Australian banks returned to the wholesale funding market in the March quarter, with a big bond issuance program, just as funding costs were taking off.
According to the Reserve Bank’s latest Statement on Monetary Policy, while banks’ overall funding costs remain close to historical lows, the cost of new issuance risen with the increase in market yields over recent months and the increase in the cash rate in early May.
Much of the banks’ wholesale debt funding is linked to bank bill swap rates and three-month BBSW has increased to around 90 basis points since the start of the year.
Australian bank bond issuance was $56 billion in the March quarter. The RBA said this was the biggest quarterly bank bond issuance in about a decade and followed historically low issuance in 2020 and 2021. About 60 per cent of those funds were raised in offshore markets.

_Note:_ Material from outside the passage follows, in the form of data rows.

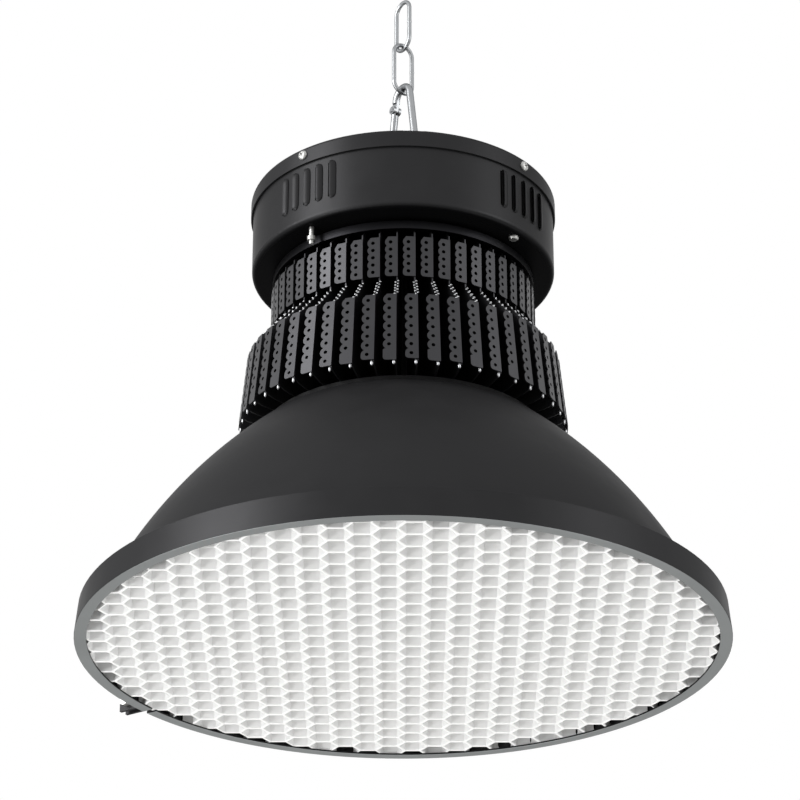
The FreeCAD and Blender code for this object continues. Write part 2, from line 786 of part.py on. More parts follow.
def side_screws():
    """Pan head screws through the lid's skirt into the can."""
    body = new_body("lid_screws", z=side_screw_z, turn=s.side_turn)
    seat = s.can_radius + s.lid_gap + s.lid_wall
    section = Drawing(body, "lid_screw_section")
    tip = seat - s.screw_length
    section.outline(
        [
            (tip, 0),
            (seat + s.screw_head_height, 0),
            (seat + s.screw_head_height, s.screw_head * 0.5),
            (seat + s.screw_head_height * 0.5, s.screw_head),
            (seat, s.screw_head),
            (seat, s.screw_radius),
            (tip, s.screw_radius),
        ]
    )
    around(body, [spin(body, section, "H_Axis")], s.side_count)


side_screw_z = lid_z + s.lid_depth / 2
driver_lid()
driver_can()
side_screws()


def driver_tray():
    """The plate inside the can that carries the driver."""
    body = new_body("driver_tray", z=floor_z, turn=s.side_turn)
    section = Drawing(body, "tray_section")
    hole = s.wire_hole + s.grommet_wall + s.grommet_lip + 1
    section.outline(
        [(hole, 0), (tray_radius, 0), (tray_radius, s.tray_thickness), (hole, s.tray_thickness)]
    )
    spin(body, section)
    for name, circle in (("tray_holes", tray_screw_circle), ("tray_spacer_holes", s.spacer_circle)):
        ring_of_holes(
            body, name, circle, s.screw_radius, s.side_count, s.tray_thickness * 2, s.tray_thickness
        )


def tray_screws():
    """Three screws up through the can's floor into the tray."""
    body = new_body("tray_screws", z=can_z, turn=s.side_turn - 90)
    upright_screw(
        body,
        "tray_screw_section",
        tray_screw_circle,
        sized(0),
        False,
        s.can_wall + s.tray_thickness + 3,
        s.screw_head,
        s.screw_head_height,
        s.screw_radius,
    )
    pattern = around(body, [body.Tip], sized(3))
    pattern.Angle = 180


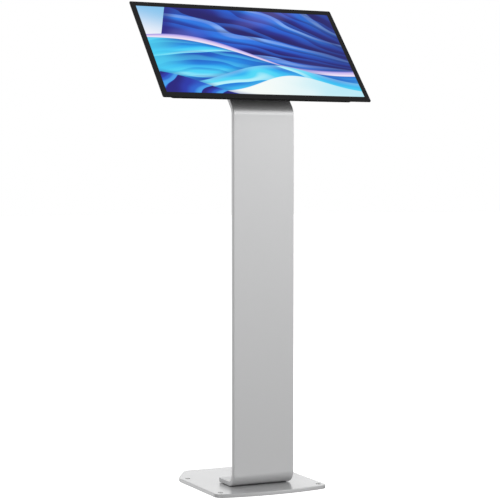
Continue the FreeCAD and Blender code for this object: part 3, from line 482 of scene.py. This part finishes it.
def obj_from(name, verts, faces, slot, body="kiosk", replaces=(), degrees=32.0, bevel=None):
    me = bpy.data.meshes.new(name)
    me.from_pydata([tuple(v) for v in verts], [], faces)
    bm = bmesh.new()
    bm.from_mesh(me)
    bmesh.ops.remove_doubles(bm, verts=bm.verts, dist=1e-7)
    bmesh.ops.dissolve_degenerate(bm, edges=bm.edges, dist=1e-7)
    bmesh.ops.recalc_face_normals(bm, faces=bm.faces)
    bm.to_mesh(me)
    bm.free()
    o = bpy.data.objects.new(name, me)
    scene.collection.objects.link(o)
    return dress(o, slot, body, replaces, degrees, bevel)


def dress(o, slot, body="kiosk", replaces=(), degrees=32.0, bevel=None):
    o.data.materials.clear()
    o.data.materials.append(MAT[slot])
    if bevel:
        b = o.modifiers.new("edges", "BEVEL")
        b.width, b.segments, b.limit_method = bevel * MM, 2, "ANGLE"
        b.angle_limit = math.radians(45)
        b.harden_normals = True
    smooth(o.data, degrees)
    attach(o, body)
    if replaces:
        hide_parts(*replaces)
    return o


def round_poly(pts, radii, seg=5):
    """A closed outline with rounded corners; pts anticlockwise or clockwise, radii one per corner."""
    out = []
    n = len(pts)
    for i, p in enumerate(pts):
        r = radii[i] if isinstance(radii, (list, tuple)) else radii
        a, b = Vector(pts[i - 1]), Vector(pts[(i + 1) % n])
        p = Vector(p)
        if r <= 0:
            out.append(tuple(p))
            continue
        da, db = (a - p).normalized(), (b - p).normalized()
        ang = da.angle(db)
        cut = min(r / math.tan(ang / 2), (a - p).length * 0.49, (b - p).length * 0.49)
        rr = cut * math.tan(ang / 2)
        centre = p + (da + db).normalized() * (rr / math.sin(ang / 2))
        p0, p1 = p + da * cut, p + db * cut
        v0, v1 = p0 - centre, p1 - centre
        sweep = v0.angle(v1)
        way = 1 if v0.x * v1.y - v0.y * v1.x > 0 else -1
        k = max(2, seg)
        for j in range(k + 1):
            t = way * sweep * j / k
            out.append((centre.x + v0.x * math.cos(t) - v0.y * math.sin(t), centre.y + v0.x * math.sin(t) + v0.y * math.cos(t)))
    return out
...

Yields on three-year bank bonds are now around 4 per cent – a level they have not been at since 2013.
The RBA said bond issuance is likely to remain higher than in recent years as banks respond to the wind-down of the Committed Liquidity Facility over 2022 and expected Term Funding Facility maturities from next year.
The cost of Australian dollar funding from offshore short-term issuance, via the foreign exchange swap market, also moved higher over the past three months but remains low.
Repurchase agreement rates at the RBA’s open market liquidity operations increased from 10 bps, where they had been since late 2020 to 36 bps in early May. Part of this increase occurred following the RBA’s change to the open market operations hurdle rate at the end of March from the cash rate target to the rate on term-matched OIS plus a spread.
“In addition, the cessation of government bond purchases is, all else equal, likely to see some easing in deposit growth compared with 2021,” the RBA said.
The RBA’s bond purchases added to deposit growth because payments for bonds purchased from the private non-bank sector were credited to deposit accounts of the sellers.
Growth in low-rate deposits had put downward pressure on funding costs over the past two years.
Rates on at-call deposits were little changed in the March quarter but rates on new term deposits have increased.
Issuance of asset-backed securities remained strong in the March quarter. Of the $10 billion of RMBS issued during the quarter, non-banks issued $8 billion.
The RBA’s market liaison suggests “conditions since late February were a little more challenging than over the past year or so. For example, some issuers had to increase efforts to contact potential investors to replace notes.
“Spreads on RMBS have risen for both banks and non-banks since the start of the year, likely reflecting increased issuance of bank bonds weighing on demand for RMBS, with investors treating bonds and RMBS as close substitutes.”